Say ‘so long’ to the spring selling season, and maybe fall, too

Typically, April though June the busiest months when it comes to new-vehicle sales. Fall is traditionally busy, too, as vehicles for the next model year begin to arrive.

But the global microchip crisis, war in Ukraine and bottlenecks throughout the supply chain have left dealers without knowing when or how many vehicles will be delivered to their lots.

“I don’t know what the busy season is anymore,” Wyant Group COO Michael Wyant told Automotive News Canada. “We’re in this new world where we’re not stocking up for spring selling season. We’re selling everything as it arrives because it was already sold weeks or even months in advance.”

The busy period, Wyant said, “is basically whenever the seasonality of production hits the dealership, and that’s based on what the manufacturers are able to produce.”

The Wyant Group sells 13 brands at 29 locations across Western Canada.

Wyant called the inventory situation fluid and said dealers have had two years to adapt.

“So your May, June might not be your busiest volume months depending on what constraints that OEM faced in the months prior during production,” Wyant said.

Global auto output has been hampered by a myriad problems of the last two years. For example, there was a time during the war in Ukraine that cheap wire harnesses made in that country were scarce. And last year, a freak winter storm in Texas caused a shortage of seating foam.


“Busy selling seasons are not something that we’re gearing up for anymore. We just know how many cars are coming in on a given month are supposed to come in that month,” Wyant said. “We manage our business according to that.

“But it’s not a ramup in staffing. It’s not a ramp-up in inventory. It’s not a ramp-up in marketing anymore. It’s just that consistent management of the business that’s been going on for a couple of years, though.”

DesRosiers Automotive Consultants (DAC) said Canadian auto sales were down an estimated 8.5 per cent in May compared with a year earlier as supply challenges persist.

DAC estimated that automakers sold 140,725 new light vehicles in the month, in line with sales for the previous two months. Monthly sales are estimates now that most automakers have moved to quarterly reporting.

May has historically been the top sales month, but supply challenges, linked in part to semiconductor chip shortages, continue to hamper a rebound.

By comparison, in May 2019 — the last May before the COVID-19 pandemic began in 2020 — there were more than 202,000 light vehicles sold in the month.

DesRosiers said the seasonally adjusted annual rate of sales for May came in at 1.36 million vehicles.


Andrew King, managing partner of DesRosiers, said that the rate has continued to fall each month throughout the year from 1.67 million in January, indicating that the vehicle supply situation appears to be worsening.

Scotiabank on May 31 issued a warning about interest rates in its Global Auto Report.

“Financing costs have gone up in recent months, adding to rising affordability challenges in the U.S. and Canada,” the financial institution said.

The latest data from J.D. Power shows a sharp rise in new-vehicle transaction prices.

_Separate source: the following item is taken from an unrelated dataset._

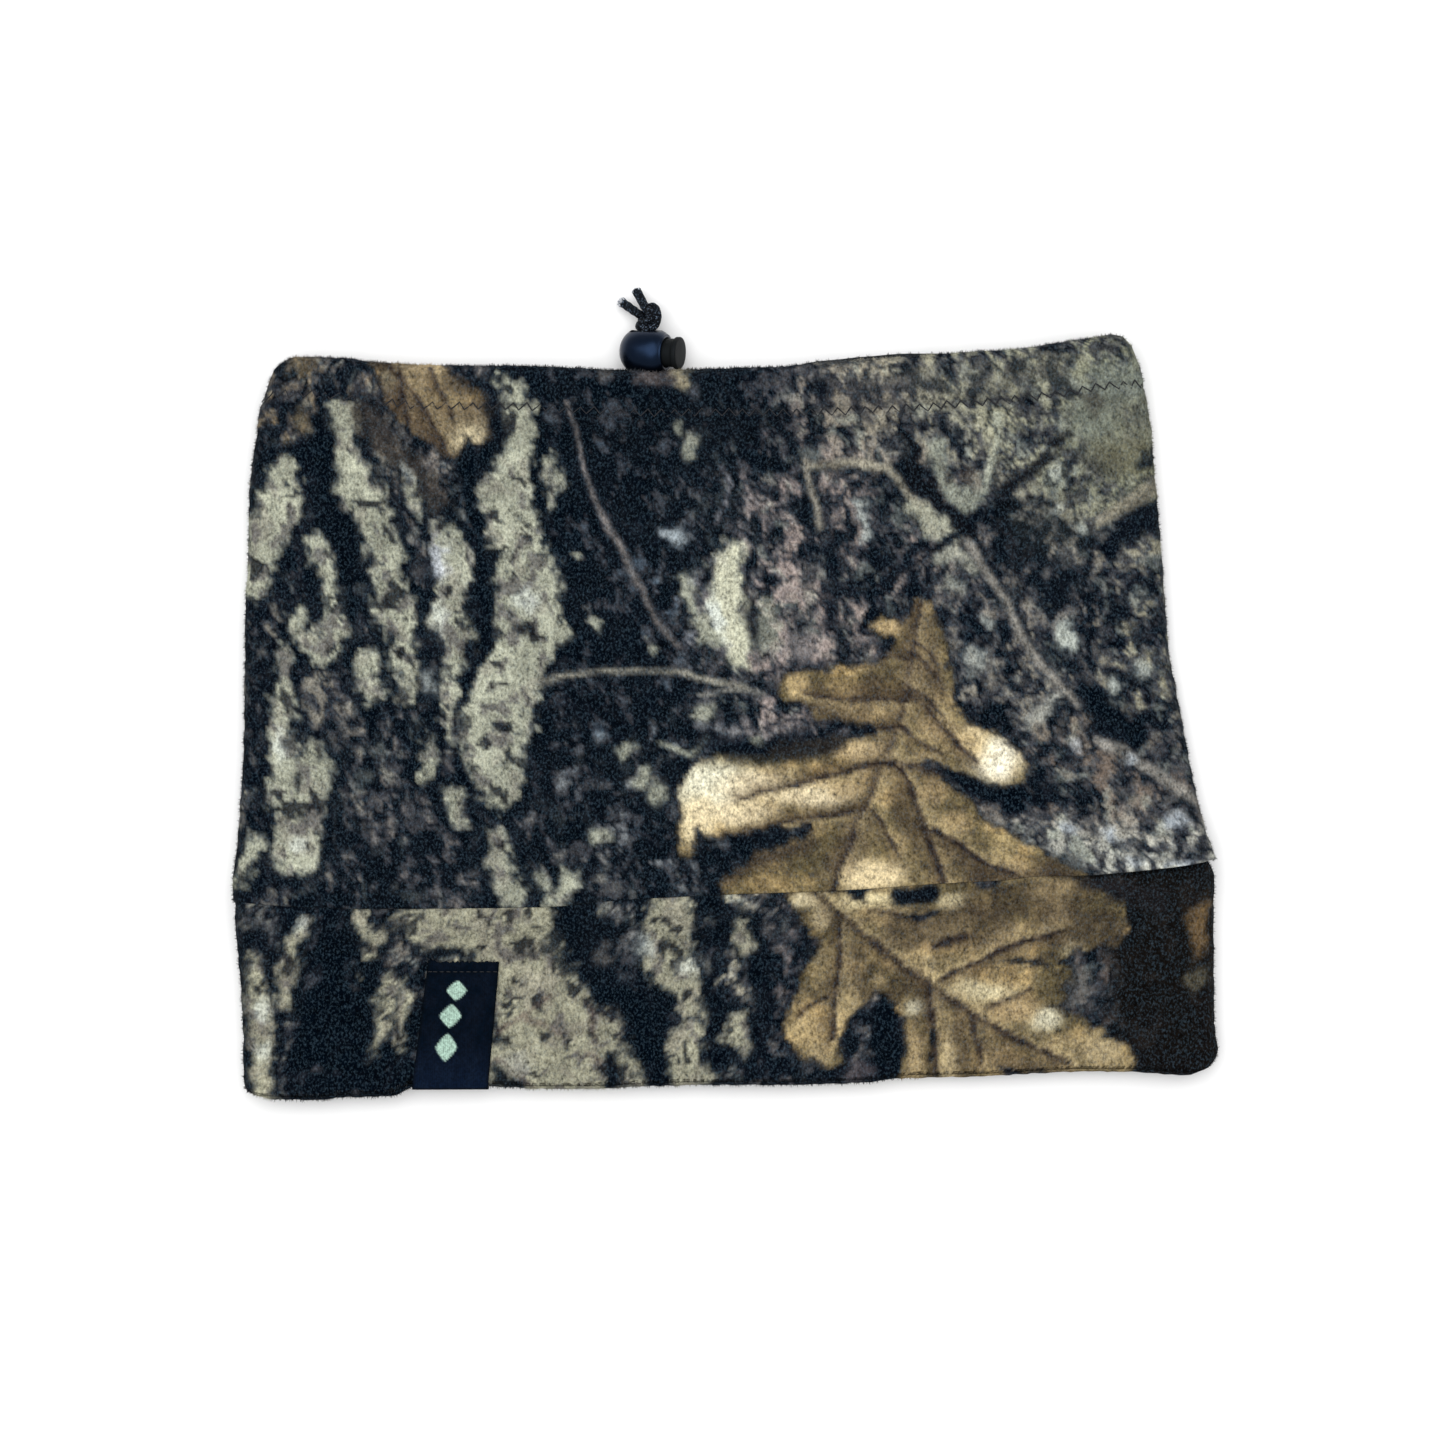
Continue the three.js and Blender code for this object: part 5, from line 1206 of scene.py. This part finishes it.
# ------------------------------------------------------------------ tubes and threads
def tube(points, radius, sides=8, closed=False, up=None, cap=True):
    """Vertices and faces of a round tube along points (n, 3)."""
    P = np.asarray(points, float)
    n = len(P)
    rad = np.broadcast_to(np.asarray(radius, float), (n,)) if np.ndim(radius) < 2 else radius
    if closed:
        T = np.roll(P, -1, 0) - np.roll(P, 1, 0)
    else:
        T = np.gradient(P, axis=0)
    T /= np.linalg.norm(T, axis=1)[:, None] + 1e-12
    N = np.zeros_like(P)
    ref = np.array([0.0, 0, 1]) if up is None else np.asarray(up, float)
    if abs(T[0] @ ref) > 0.9:
        ref = np.array([1.0, 0, 0])
    cur = ref - T[0] * (T[0] @ ref)
    cur /= np.linalg.norm(cur)
    for i in range(n):
        cur = cur - T[i] * (T[i] @ cur)
        cur /= np.linalg.norm(cur) + 1e-12
        N[i] = cur
    if closed:      # spread the leftover twist
        c0 = N[0] - T[0] * 0
        last = N[-1] - T[0] * (T[0] @ N[-1]); last /= np.linalg.norm(last)
        ang = math.atan2(np.cross(last, c0) @ T[0], last @ c0)
        for i in range(n):
            w = ang * i / n
            B = np.cross(T[i], N[i])
            N[i] = N[i] * math.cos(w) + B * math.sin(w)
    B = np.cross(T, N)
    ang = 2 * np.pi * np.arange(sides) / sides
    R = rad if np.ndim(rad) == 2 else rad[:, None] + 0 * ang[None]
    V = P[:, None, :] + R[..., None] * (np.cos(ang)[None, :, None] * N[:, None, :] + np.sin(ang)[None, :, None] * B[:, None, :])
    faces = [tuple(f) for f in grid_faces(n, sides, closed, True).tolist()]
    V = V.reshape(-1, 3)
    if not closed and cap:
        V = np.concatenate([V, P[:1], P[-1:]])
        c0, c1 = n * sides, n * sides + 1
        for j in range(sides):
            faces.append((c0, (j + 1) % sides, j))
            faces.append((c1, (n - 1) * sides + j, (n - 1) * sides + (j + 1) % sides))
    return V, faces


def join(parts):
    vs, fs, base = [], [], 0
    for v, f in parts:
        vs.append(v)
        fs += [tuple(i + base for i in q) for q in f]
        base += len(v)
    return np.concatenate(vs), fs


def spline(points, n):
    """Centripetal-like smooth curve through points, n samples."""
    P = np.asarray(points, float)
    seg = np.sqrt(np.linalg.norm(np.diff(P, axis=0), axis=1))
    t = np.concatenate([[0], np.cumsum(seg)])
    t /= t[-1]
    q = np.linspace(0, 1, n)
    out = np.empty((n, P.shape[1]))
    for k in range(P.shape[1]):
        y = P[:, k]
        m = np.gradient(y, t)
        i = np.clip(np.searchsorted(t, q, side="right") - 1, 0, len(t) - 2)
        h = t[i + 1] - t[i]
        s = (q - t[i]) / h
        out[:, k] = (2 * s**3 - 3 * s**2 + 1) * y[i] + (s**3 - 2 * s**2 + s) * h * m[i] + (-2 * s**3 + 3 * s**2) * y[i + 1] + (s**3 - s**2) * h * m[i + 1]
    return out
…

April new-vehicle price inflation was 7.5 per cent year over year in Canada, and 13.2 per cent in the United States. May data isn’t yet available.

Scotiabank said, “Strong household balance sheets, along with substantial pent-up demand, should provide a buffer for these challenges.”

However, “with supply-side factors still limiting the recovery, the impact of higher ownership costs on actual sales is likely to be felt when production catches up.”

Automakers also face soaring production costs, which will likely be passed on to consumers, Scotiabank said.

“The producer price growth for motor vehicle parts has been accelerating in both the U.S. and Canada, reflecting rising raw material prices and energy costs.”

Wyant said the current business model of customers placing factory orders is “profitable enough,” mitigating carrying costs and advertising costs because fewer cars are on the lot.

“On lower volume, obviously, margins have gone up on a per-unit basis incrementally this year, even versus last year,” he said. “I think all dealers have adjusted to [the new business model] because it has been going on for so long. But this has become our new reality.”

Wyant said it might take six to eight weeks for an order to arrive. In the meantime, he has just one week of inventory on the ground.

“Customers now have become much more accustomed to looking at what we have on the lot so that they can potentially test drive something and get a feel for it. And then just going into the order bank.”